EXERCISE GOAL: Scan the data below. Pull out each line where "materials" occurs.

** START OF SOURCE EXCERPT **

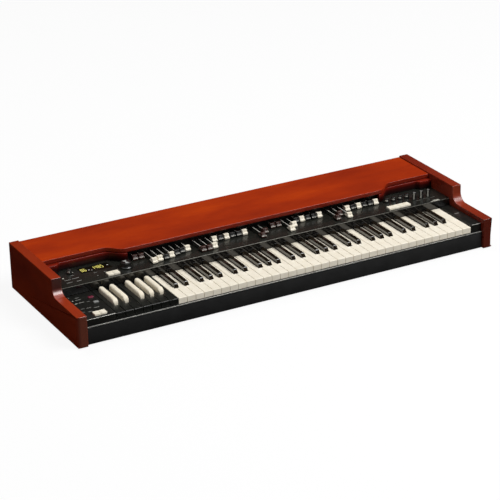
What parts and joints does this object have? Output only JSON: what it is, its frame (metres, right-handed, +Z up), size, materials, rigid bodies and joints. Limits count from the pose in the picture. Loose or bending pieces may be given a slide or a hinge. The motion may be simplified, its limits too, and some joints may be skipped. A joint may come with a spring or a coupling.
{
  "type": "portable tonewheel organ",
  "caption": "Portable drawbar organ with a keyboard, sliding drawbars, knobs, rocker tabs and a display in a low wooden case with a scalloped cover.",
  "frame": {"origin": "centre of the footprint, on the surface that the feet stand on", "axes": "+X from the low notes to the high notes, +Y away from the player, +Z up"},
  "size_m": [1.179, 0.4136, 0.1281],
  "materials": {
    "case_wood": "satin lacquer",
    "base_plywood": "matte",
    "panel_black": "satin",
    "black_plastic": "satin",
    "ivory_plastic": "gloss",
    "brown_plastic": "satin",
    "red_plastic": "satin",
    "grey_plastic": "satin",
    "steel_sheet": "plain",
    "circuit_board": "matte",
    "display_plastic": "gloss"
  },
  "bodies": {
    "case": {"side_panel_left": "case_wood", "side_panel_right": "case_wood", "top_cover": "case_wood", "back_panel": "case_wood", "base_board": "base_plywood", "front_rail": "black_plastic", "control_panel": "panel_black", "drawbar_chassis": "panel_black", "end_block_left": "black_plastic", "end_block_right": "black_plastic", "keybed_frame": "steel_sheet", "display_window": "display_plastic", "tone_generator_board": "circuit_board", "power_supply": "steel_sheet", "socket_plate": "steel_sheet"},
    "drawbars_a_1_2": {"drawbars_a_1_2": "brown_plastic"},
    "drawbars_a_3_5": {"drawbars_a_3_5": "ivory_plastic"},
    "drawbars_a_6_7": {"drawbars_a_6_7": "ivory_plastic"},
    "drawbars_a_8_9": {"drawbars_a_8_9": "ivory_plastic"},
    "drawbars_b_1_3": {"drawbars_b_1_3": "brown_plastic"},
    "drawbars_b_4_9": {"drawbars_b_4_9": "ivory_plastic"},
    "pedal_drawbar_1": {"pedal_drawbar_1": "brown_plastic"},
    "pedal_drawbar_2": {"pedal_drawbar_2": "brown_plastic"},
    "drawbars_c_1_2": {"drawbars_c_1_2": "brown_plastic"},
    "drawbars_c_3_4": {"drawbars_c_3_4": "ivory_plastic"},
    "drawbars_c_5_9": {"drawbars_c_5_9": "ivory_plastic"},
    "drawbars_d_1_3": {"drawbars_d_1_3": "brown_plastic"},
    "drawbars_d_4_9": {"drawbars_d_4_9": "ivory_plastic"},
    "natural_keys_octave_1": {"natural_keys_octave_1": "ivory_plastic"},
    "sharp_keys_octave_1": {"sharp_keys_octave_1": "black_plastic"},
    "natural_keys_octave_2": {"natural_keys_octave_2": "ivory_plastic"},
    "sharp_keys_octave_2": {"sharp_keys_octave_2": "black_plastic"},
    "natural_keys_octave_3": {"natural_keys_octave_3": "ivory_plastic"},
    "sharp_keys_octave_3": {"sharp_keys_octave_3": "black_plastic"},
    "natural_keys_octave_4": {"natural_keys_octave_4": "ivory_plastic"},
    "sharp_keys_octave_4": {"sharp_keys_octave_4": "black_plastic"},
    "natural_keys_octave_5": {"natural_keys_octave_5": "ivory_plastic"},
    "sharp_keys_octave_5": {"sharp_keys_octave_5": "black_plastic"},
    "preset_natural_keys": {"preset_natural_keys": "black_plastic"},
    "preset_sharp_keys": {"preset_sharp_keys": "ivory_plastic"},
    "volume_knob": {"volume_knob": "black_plastic"},
    "vibrato_knob": {"vibrato_knob": "black_plastic"},
    "effect_knob_1": {"effect_knob_1": "black_plastic"},
    "effect_knob_2": {"effect_knob_2": "black_plastic"},
    "effect_knob_3": {"effect_knob_3": "black_plastic"},
    "effect_knob_4": {"effect_knob_4": "black_plastic"},
    "level_knob_1": {"level_knob_1": "black_plastic"},
    "level_knob_2": {"level_knob_2": "black_plastic"},
    "level_knob_3": {"level_knob_3": "black_plastic"},
    "drive_tab_1": {"drive_tab_1": "ivory_plastic"},
    "drive_tab_2": {"drive_tab_2": "ivory_plastic"},
    "voice_tab_1": {"voice_tab_1": "ivory_plastic"},
    "voice_tab_2": {"voice_tab_2": "ivory_plastic"},
    "voice_tab_3": {"voice_tab_3": "ivory_plastic"},
    "voice_tab_4": {"voice_tab_4": "ivory_plastic"},
    "block_tab_1": {"block_tab_1": "ivory_plastic"},
    "block_tab_2": {"block_tab_2": "ivory_plastic"},
    "record_button": {"record_button": "red_plastic"},
    "split_button": {"split_button": "grey_plastic"}
  },
  "joints": [
    {"name": "drawbars_a_1_2_slide", "type": "slide", "parent": "case", "child": "drawbars_a_1_2", "axis": [0, -1, 0], "range_m": [0, 0.042]},
    {"name": "drawbars_a_3_5_slide", "type": "slide", "parent": "case", "child": "drawbars_a_3_5", "axis": [0, -1, 0], "range_m": [-0.03675, 0]},
    {"name": "drawbars_a_6_7_slide", "type": "slide", "parent": "case", "child": "drawbars_a_6_7", "axis": [0, -1, 0], "range_m": [-0.02625, 0.0105]},
    {"name": "drawbars_a_8_9_slide", "type": "slide", "parent": "case", "child": "drawbars_a_8_9", "axis": [0, -1, 0], "range_m": [-0.01575, 0.021]},
    {"name": "drawbars_b_1_3_slide", "type": "slide", "parent": "case", "child": "drawbars_b_1_3", "axis": [0, -1, 0], "range_m": [-0.03675, 0]},
    {"name": "drawbars_b_4_9_slide", "type": "slide", "parent": "case", "child": "drawbars_b_4_9", "axis": [0, -1, 0], "range_m": [0, 0.042]},
    {"name": "pedal_drawbar_1_slide", "type": "slide", "parent": "case", "child": "pedal_drawbar_1", "axis": [0, -1, 0], "range_m": [-0.042, 0]},
    {"name": "pedal_drawbar_2_slide", "type": "slide", "parent": "case", "child": "pedal_drawbar_2", "axis": [0, -1, 0], "range_m": [-0.021, 0.021]},
    {"name": "drawbars_c_1_2_slide", "type": "slide", "parent": "case", "child": "drawbars_c_1_2", "axis": [0, -1, 0], "range_m": [0, 0.042]},
    {"name": "drawbars_c_3_4_slide", "type": "slide", "parent": "case", "child": "drawbars_c_3_4", "axis": [0, -1, 0], "range_m": [-0.021, 0]},
    {"name": "drawbars_c_5_9_slide", "type": "slide", "parent": "case", "child": "drawbars_c_5_9", "axis": [0, -1, 0], "range_m": [0, 0.042]},
    {"name": "drawbars_d_1_3_slide", "type": "slide", "parent": "case", "child": "drawbars_d_1_3", "axis": [0, -1, 0], "range_m": [-0.021, 0]},
    {"name": "drawbars_d_4_9_slide", "type": "slide", "parent": "case", "child": "drawbars_d_4_9", "axis": [0, -1, 0], "range_m": [0, 0.042]},
    {"name": "natural_keys_octave_1_dip", "type": "hinge", "parent": "case", "child": "natural_keys_octave_1", "pos_m": [-0.23385, 0.0403, 0.0564], "axis": [1, 0, 0], "range_deg": [0, 2.44], "stiffness_Nm_per_rad": 4, "springref_deg": -17.19},
    {"name": "sharp_keys_octave_1_dip", "type": "hinge", "parent": "case", "child": "sharp_keys_octave_1", "pos_m": [-0.23385, 0.0403, 0.0564], "axis": [1, 0, 0], "range_deg": [0, 2.44], "stiffness_Nm_per_rad": 4, "springref_deg": -17.19},
    {"name": "natural_keys_octave_2_dip", "type": "hinge", "parent": "case", "child": "natural_keys_octave_2", "pos_m": [-0.06935, 0.0403, 0.0564], "axis": [1, 0, 0], "range_deg": [0, 2.44], "stiffness_Nm_per_rad": 4, "springref_deg": -17.19},
    {"name": "sharp_keys_octave_2_dip", "type": "hinge", "parent": "case", "child": "sharp_keys_octave_2", "pos_m": [-0.06935, 0.0403, 0.0564], "axis": [1, 0, 0], "range_deg": [0, 2.44], "stiffness_Nm_per_rad": 4, "springref_deg": -17.19},
    {"name": "natural_keys_octave_3_dip", "type": "hinge", "parent": "case", "child": "natural_keys_octave_3", "pos_m": [0.09515, 0.0403, 0.0564], "axis": [1, 0, 0], "range_deg": [0, 2.44], "stiffness_Nm_per_rad": 4, "springref_deg": -17.19},
    {"name": "sharp_keys_octave_3_dip", "type": "hinge", "parent": "case", "child": "sharp_keys_octave_3", "pos_m": [0.09515, 0.0403, 0.0564], "axis": [1, 0, 0], "range_deg": [0, 2.44], "stiffness_Nm_per_rad": 4, "springref_deg": -17.19},
    {"name": "natural_keys_octave_4_dip", "type": "hinge", "parent": "case", "child": "natural_keys_octave_4", "pos_m": [0.25965, 0.0403, 0.0564], "axis": [1, 0, 0], "range_deg": [0, 2.44], "stiffness_Nm_per_rad": 4, "springref_deg": -17.19},
    {"name": "sharp_keys_octave_4_dip", "type": "hinge", "parent": "case", "child": "sharp_keys_octave_4", "pos_m": [0.25965, 0.0403, 0.0564], "axis": [1, 0, 0], "range_deg": [0, 2.44], "stiffness_Nm_per_rad": 4, "springref_deg": -17.19},
    {"name": "natural_keys_octave_5_dip", "type": "hinge", "parent": "case", "child": "natural_keys_octave_5", "pos_m": [0.42415, 0.0403, 0.0564], "axis": [1, 0, 0], "range_deg": [0, 2.44], "stiffness_Nm_per_rad": 4, "springref_deg": -17.19},
    {"name": "sharp_keys_octave_5_dip", "type": "hinge", "parent": "case", "child": "sharp_keys_octave_5", "pos_m": [0.42415, 0.0403, 0.0564], "axis": [1, 0, 0], "range_deg": [0, 2.44], "stiffness_Nm_per_rad": 4, "springref_deg": -17.19},
    {"name": "preset_natural_keys_dip", "type": "hinge", "parent": "case", "child": "preset_natural_keys", "pos_m": [-0.39835, 0.0403, 0.0564], "axis": [1, 0, 0], "range_deg": [0, 2.44], "stiffness_Nm_per_rad": 4, "springref_deg": -17.19},
    {"name": "preset_sharp_keys_dip", "type": "hinge", "parent": "case", "child": "preset_sharp_keys", "pos_m": [-0.39835, 0.0403, 0.0564], "axis": [1, 0, 0], "range_deg": [0, 2.44], "stiffness_Nm_per_rad": 4, "springref_deg": -17.19},
    {"name": "vibrato_knob_turn", "type": "hinge", "parent": "case", "child": "vibrato_knob", "pos_m": [-0.3671, -0.0077, 0.09], "axis": [0, 0, 1], "range_deg": [-135, 135]},
    {"name": "voice_tab_1_press", "type": "hinge", "parent": "case", "child": "voice_tab_1", "pos_m": [0.39115, -0.0197, 0.09], "axis": [1, 0, 0], "range_deg": [0, 6], "stiffness_Nm_per_rad": 0.05, "springref_deg": -11.46},
    {"name": "record_button_press", "type": "slide", "parent": "case", "child": "record_button", "axis": [0, 0, -1], "range_m": [0, 0.002], "stiffness_N_per_m": 200, "springref_m": -0.005},
    {"name": "level_knob_1_turn", "type": "hinge", "parent": "case", "child": "level_knob_1", "pos_m": [0.4787, -0.0047, 0.09], "axis": [0, 0, 1], "range_deg": [-135, 135]},
    {"name": "volume_knob_turn", "type": "hinge", "parent": "case", "child": "volume_knob", "pos_m": [-0.5041, 0.0293, 0.09], "axis": [0, 0, 1], "range_deg": [-135, 135]},
    {"name": "effect_knob_1_turn", "type": "hinge", "parent": "case", "child": "effect_knob_1", "pos_m": [0.4057, 0.0153, 0.09], "axis": [0, 0, 1], "range_deg": [-135, 135]},
    {"name": "effect_knob_2_turn", "type": "hinge", "parent": "case", "child": "effect_knob_2", "pos_m": [0.4263, 0.0153, 0.09], "axis": [0, 0, 1], "range_deg": [-135, 135]},
    {"name": "effect_knob_3_turn", "type": "hinge", "parent": "case", "child": "effect_knob_3", "pos_m": [0.4469, 0.0153, 0.09], "axis": [0, 0, 1], "range_deg": [-135, 135]},
    {"name": "effect_knob_4_turn", "type": "hinge", "parent": "case", "child": "effect_knob_4", "pos_m": [0.4675, 0.0153, 0.09], "axis": [0, 0, 1], "range_deg": [-135, 135]},
    {"name": "level_knob_2_turn", "type": "hinge", "parent": "case", "child": "level_knob_2", "pos_m": [0.5005, -0.0047, 0.09], "axis": [0, 0, 1], "range_deg": [-135, 135]},
    {"name": "level_knob_3_turn", "type": "hinge", "parent": "case", "child": "level_knob_3", "pos_m": [0.5223, -0.0047, 0.09], "axis": [0, 0, 1], "range_deg": [-135, 135]},
    {"name": "drive_tab_1_press", "type": "hinge", "parent": "case", "child": "drive_tab_1", "pos_m": [-0.41985, -0.0197, 0.09], "axis": [1, 0, 0], "range_deg": [0, 6], "stiffness_Nm_per_rad": 0.05, "springref_deg": -11.46},
    {"name": "drive_tab_2_press", "type": "hinge", "parent": "case", "child": "drive_tab_2", "pos_m": [-0.40355, -0.0197, 0.09], "axis": [1, 0, 0], "range_deg": [0, 6], "stiffness_Nm_per_rad": 0.05, "springref_deg": -11.46},
    {"name": "voice_tab_2_press", "type": "hinge", "parent": "case", "child": "voice_tab_2", "pos_m": [0.40745, -0.0197, 0.09], "axis": [1, 0, 0], "range_deg": [0, 6], "stiffness_Nm_per_rad": 0.05, "springref_deg": -11.46},
    {"name": "voice_tab_3_press", "type": "hinge", "parent": "case", "child": "voice_tab_3", "pos_m": [0.42375, -0.0197, 0.09], "axis": [1, 0, 0], "range_deg": [0, 6], "stiffness_Nm_per_rad": 0.05, "springref_deg": -11.46},
    {"name": "voice_tab_4_press", "type": "hinge", "parent": "case", "child": "voice_tab_4", "pos_m": [0.44005, -0.0197, 0.09], "axis": [1, 0, 0], "range_deg": [0, 6], "stiffness_Nm_per_rad": 0.05, "springref_deg": -11.46},
    {"name": "block_tab_1_press", "type": "hinge", "parent": "case", "child": "block_tab_1", "pos_m": [-0.52475, -0.1677, 0.0672], "axis": [1, 0, 0], "range_deg": [0, 6], "stiffness_Nm_per_rad": 0.05, "springref_deg": -11.46},
    {"name": "block_tab_2_press", "type": "hinge", "parent": "case", "child": "block_tab_2", "pos_m": [-0.50845, -0.1677, 0.0672], "axis": [1, 0, 0], "range_deg": [0, 6], "stiffness_Nm_per_rad": 0.05, "springref_deg": -11.46},
    {"name": "split_button_press", "type": "slide", "parent": "case", "child": "split_button", "axis": [0, 0, -1], "range_m": [0, 0.002], "stiffness_N_per_m": 200, "springref_m": -0.005}
  ]
}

** END OF SOURCE EXCERPT **

EXPECTED OUTPUT:
What parts and joints does this object have? Output only JSON: what it is, its frame (metres, right-handed, +Z up), size, materials, rigid bodies and joints. Limits count from the pose in the picture. Loose or bending pieces may be given a slide or a hinge. The motion may be simplified, its limits too, and some joints may be skipped. A joint may come with a spring or a coupling.
  "materials": {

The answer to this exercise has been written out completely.